Student Centered Classrooms

In education, you hear a lot about Student Centered Classrooms, this phrase is among the right buzz words to say these days. To be clear, the concept is a good one if comparing classrooms where the teacher is merely the distributor of information to a classroom where the process and art of apprentice, journeyman and eventually a master craftsperson of learning is occurring.

Two questions come to mind with the concept of Student Centered Classrooms. The first has to do with the classroom part and the second the student centered part.

By saying classroom, are we automatically implying that an education occurs in classrooms as in a defined space? All of history tells us this is simply incomplete. Without meaning to, are we telling students learning occurs in a school classroom only? What about in the home, on the field, riding the bus or playing with the water hose?

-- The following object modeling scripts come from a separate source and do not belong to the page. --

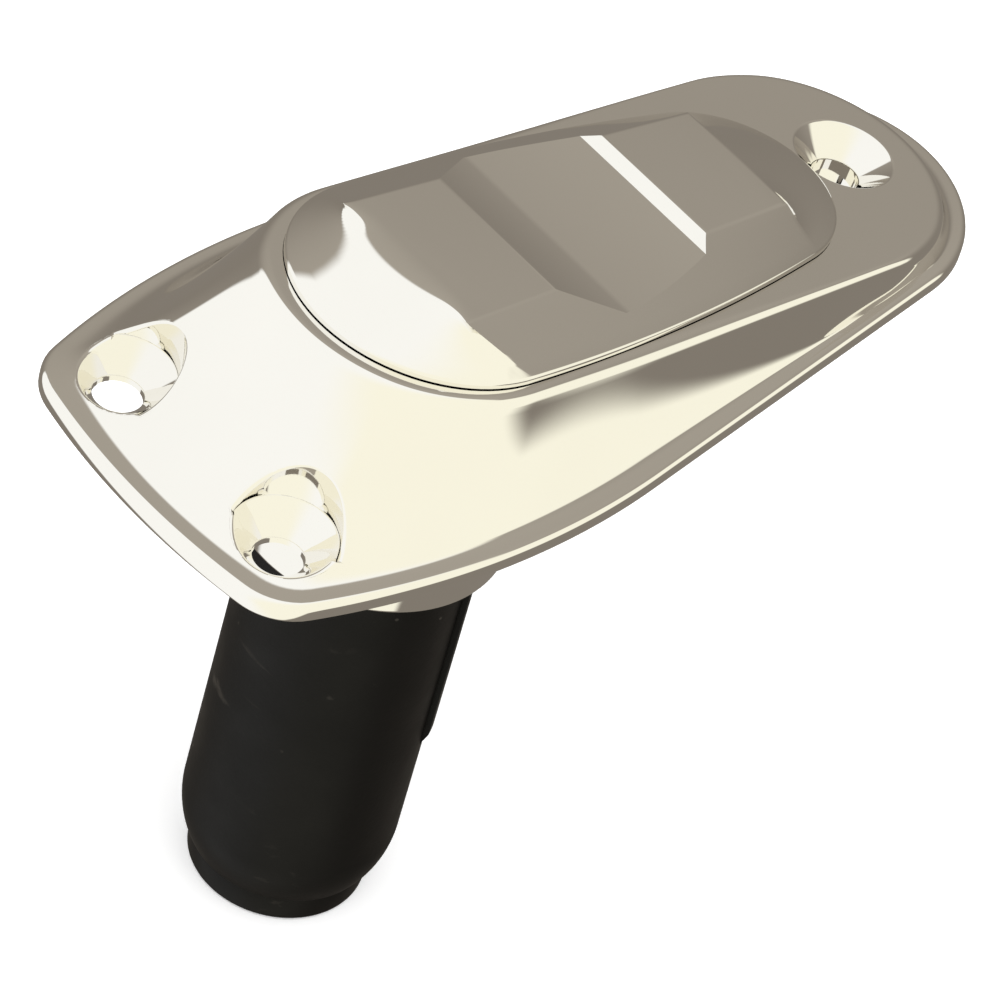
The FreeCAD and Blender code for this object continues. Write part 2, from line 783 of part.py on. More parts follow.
def end_cap_seal_groove():
    spigot = chamber_radius - spigot_gap
    return Part.makeTorus(spigot, spigot_seal_radius, Vector(0, 0, barrel_bottom
                                                             + spigot_height / 2), UP)


def make_end_cap_o_ring():
    spigot = chamber_radius - spigot_gap
    ring = end_cap_seal_groove()
    return ring.common(rod(spigot, barrel_bottom, barrel_bottom + spigot_height))


def make_cable_gland():
    """Rubber grommet in the end cap, with a flange on its inner side."""
    bottom = barrel_bottom - end_cap_height
    seat = bottom + end_cap_wall
    body = rod(gland_radius, bottom, seat + 0.01)
    body = body.fuse(rod(gland_flange_radius, seat, seat + gland_flange_height))
    return body.cut(rod(gland_bore_radius, bottom, seat + gland_flange_height))


def main():
    os.makedirs("parts", exist_ok=True)
    save("base_plate", make_base_plate())
    save("sliding_cap", make_sliding_cap())
    save("slider_plate", make_slider_plate())
    save("slider_screws", make_slider_screws())
    save("friction_springs", make_friction_springs())
    save("mouth_seal", make_mouth_seal())
    save("socket_barrel", make_socket_barrel())
    save("barrel_top_gasket", make_top_gasket())
    save("retaining_ring", make_retaining_ring())
    save("barrel_o_ring", make_barrel_o_ring())
    save("contact_carrier", make_contact_carrier())
    save("carrier_screws", make_carrier_screws())
    for name, side in (("positive", 1), ("negative", -1)):
        save("contact_pin_" + name, make_contact_pin(side))
        save("terminal_" + name, make_terminal(side))
    save("terminal_screws", make_terminal_screws())
    save("end_cap", make_end_cap())
    save("end_cap_o_ring", make_end_cap_o_ring())
    save("cable_gland", make_cable_gland())


main()
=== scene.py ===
# %% [markdown]
# A chrome deck socket with a sliding cap, on a black plastic barrel. The exact parts come from the
# CAD frame. What Blender adds is what the eye judges: a skin that is smooth enough to mirror the
# studio, soft polished edges, and finishes with their real small faults.

# %% Load the frame
import bpy
import bmesh
import json
import math
from mathutils import Matrix, Vector
from mathutils.bvhtree import BVHTree
from mathutils.geometry import barycentric_transform


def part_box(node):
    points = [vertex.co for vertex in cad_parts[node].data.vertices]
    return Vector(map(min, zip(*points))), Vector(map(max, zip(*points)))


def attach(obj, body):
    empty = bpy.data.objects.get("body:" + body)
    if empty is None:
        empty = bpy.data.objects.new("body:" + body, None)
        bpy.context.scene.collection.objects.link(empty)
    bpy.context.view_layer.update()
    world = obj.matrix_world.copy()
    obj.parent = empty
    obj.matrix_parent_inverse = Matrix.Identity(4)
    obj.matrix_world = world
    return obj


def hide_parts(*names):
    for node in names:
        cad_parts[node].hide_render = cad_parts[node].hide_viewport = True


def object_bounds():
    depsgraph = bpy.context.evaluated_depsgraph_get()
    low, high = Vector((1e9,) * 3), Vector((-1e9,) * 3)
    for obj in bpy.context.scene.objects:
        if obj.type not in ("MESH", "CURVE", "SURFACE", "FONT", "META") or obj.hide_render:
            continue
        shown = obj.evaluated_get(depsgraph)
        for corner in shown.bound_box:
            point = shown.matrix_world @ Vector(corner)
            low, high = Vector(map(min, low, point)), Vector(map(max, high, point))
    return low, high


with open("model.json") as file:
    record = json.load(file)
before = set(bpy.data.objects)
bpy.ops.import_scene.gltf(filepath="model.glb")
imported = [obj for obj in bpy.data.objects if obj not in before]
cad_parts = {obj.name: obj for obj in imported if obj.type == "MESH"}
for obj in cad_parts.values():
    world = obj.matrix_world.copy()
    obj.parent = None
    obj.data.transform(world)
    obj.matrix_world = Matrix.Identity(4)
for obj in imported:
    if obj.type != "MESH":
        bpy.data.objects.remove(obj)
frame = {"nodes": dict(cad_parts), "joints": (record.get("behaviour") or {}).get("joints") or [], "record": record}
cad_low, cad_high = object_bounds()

MM = 0.001
print("CAD box, mm:", [round(v / MM, 1) for v in (*cad_low, *cad_high)])

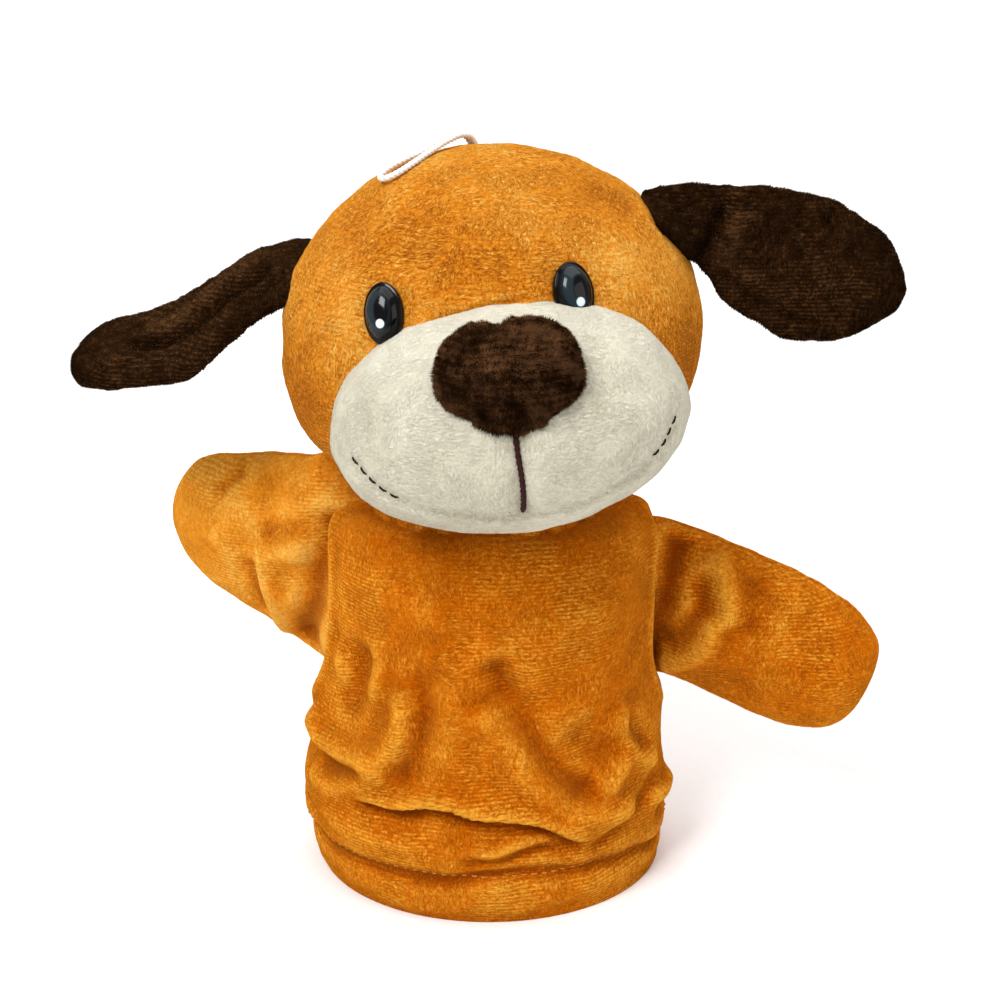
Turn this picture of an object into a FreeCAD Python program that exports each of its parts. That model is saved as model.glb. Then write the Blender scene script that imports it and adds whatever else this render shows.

The classroom wording might be a bit limiting.

The student centered implication is possibly even more loaded. Should the learning in the classroom (of life) be limited to the students?  Maybe our need for more professional development is a result of our failure to learn in the context of life? Or, maybe the content we are teaching is devoid of the context? Learning content without context is theory, or so it seems to a developing mind. It makes sense to let the students tell you what they need, but what about teachers who are able to identify what learning needs to occur for them?

I wonder if we develop a mindset that is closer to reality, we all start learning when we are born and stop when we die, would we bring an end to the idea of a student centered classroom all together? It would certainly change how we define student, and classroom. If we were developing contributing citizens now, rather than at some point following higher education in the future, would we be better at taking care of each other?